____ DATA
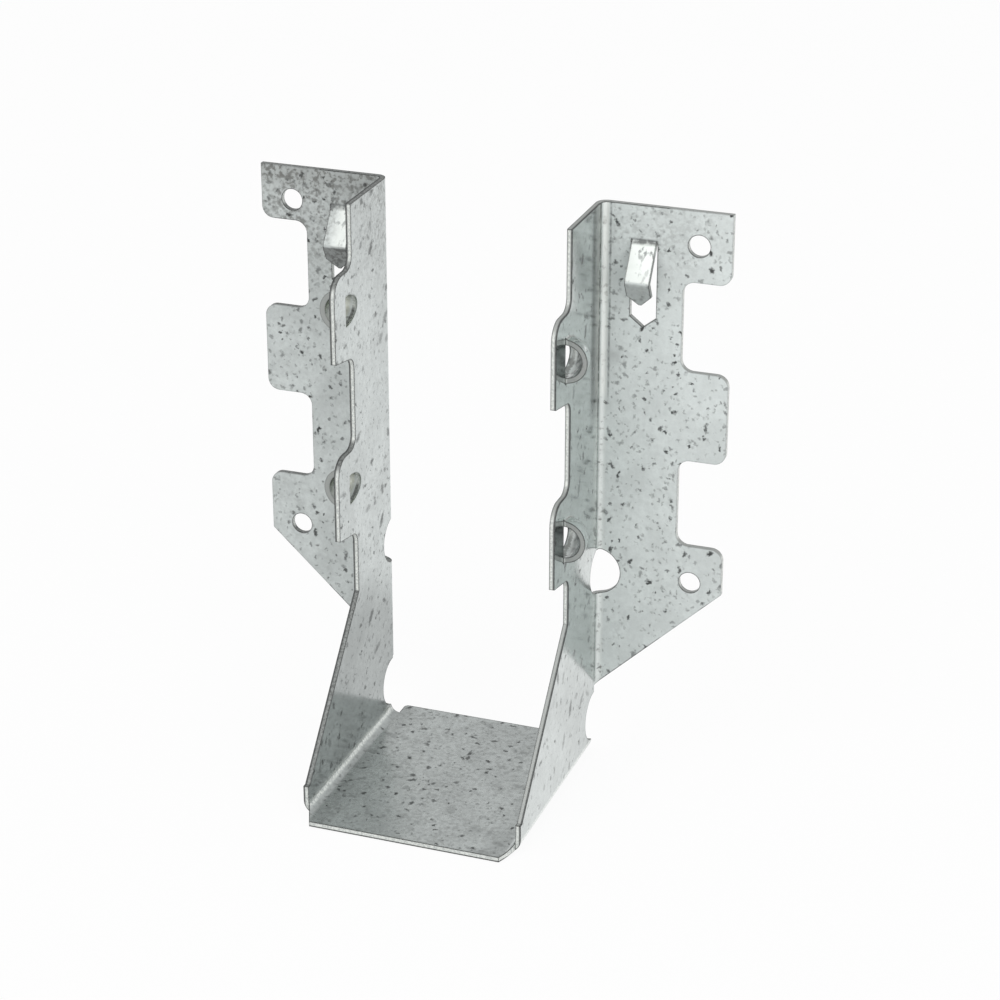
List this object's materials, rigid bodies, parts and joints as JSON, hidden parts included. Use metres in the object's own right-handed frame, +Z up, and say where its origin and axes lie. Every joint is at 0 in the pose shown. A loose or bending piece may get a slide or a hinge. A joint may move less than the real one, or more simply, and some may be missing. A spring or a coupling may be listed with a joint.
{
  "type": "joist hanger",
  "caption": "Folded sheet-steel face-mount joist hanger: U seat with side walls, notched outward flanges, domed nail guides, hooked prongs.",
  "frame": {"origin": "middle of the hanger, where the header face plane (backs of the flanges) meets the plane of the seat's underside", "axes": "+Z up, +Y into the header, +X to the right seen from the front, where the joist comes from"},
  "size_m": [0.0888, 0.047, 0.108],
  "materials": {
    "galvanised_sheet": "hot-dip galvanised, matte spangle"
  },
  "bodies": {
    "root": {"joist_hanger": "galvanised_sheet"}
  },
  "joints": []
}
________
INSTRUCTIONS TO FOLLOW: Word for word, write out all of the data above.

RESPONSE:
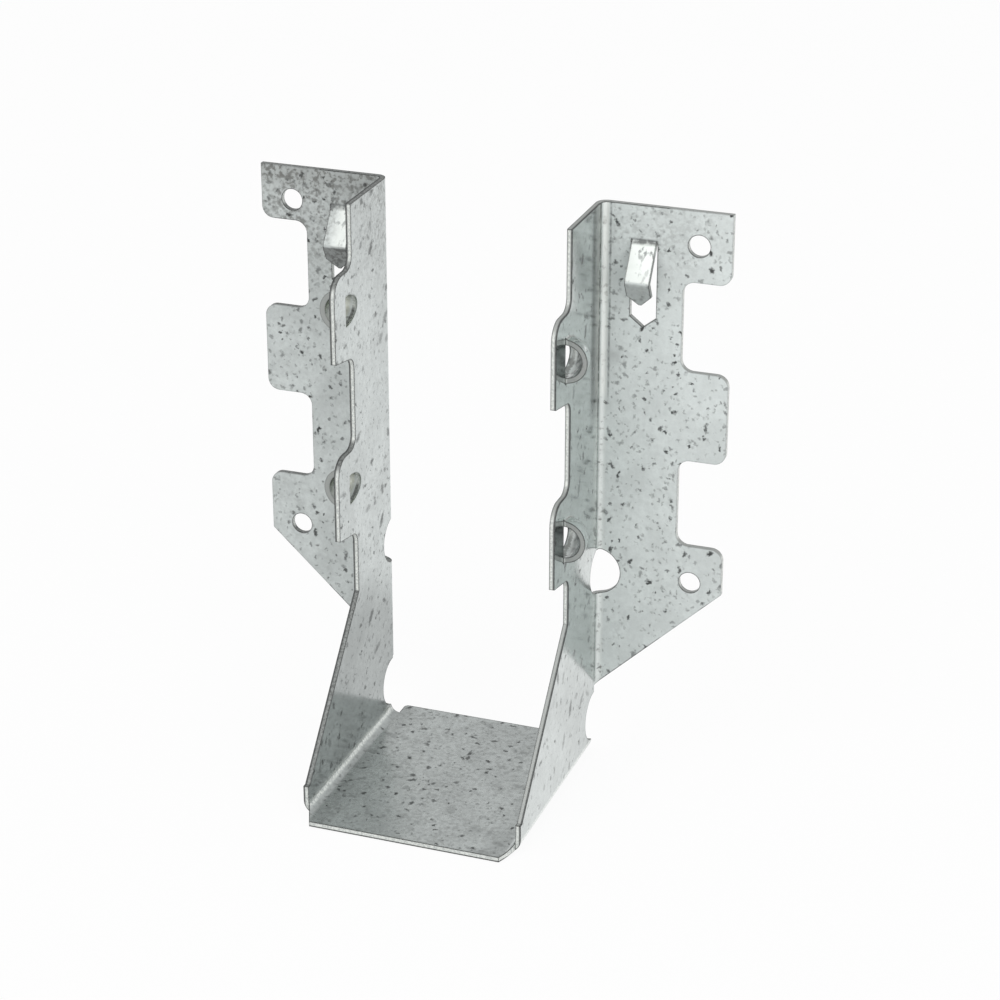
List this object's materials, rigid bodies, parts and joints as JSON, hidden parts included. Use metres in the object's own right-handed frame, +Z up, and say where its origin and axes lie. Every joint is at 0 in the pose shown. A loose or bending piece may get a slide or a hinge. A joint may move less than the real one, or more simply, and some may be missing. A spring or a coupling may be listed with a joint.
{
  "type": "joist hanger",
  "caption": "Folded sheet-steel face-mount joist hanger: U seat with side walls, notched outward flanges, domed nail guides, hooked prongs.",
  "frame": {"origin": "middle of the hanger, where the header face plane (backs of the flanges) meets the plane of the seat's underside", "axes": "+Z up, +Y into the header, +X to the right seen from the front, where the joist comes from"},
  "size_m": [0.0888, 0.047, 0.108],
  "materials": {
    "galvanised_sheet": "hot-dip galvanised, matte spangle"
  },
  "bodies": {
    "root": {"joist_hanger": "galvanised_sheet"}
  },
  "joints": []
}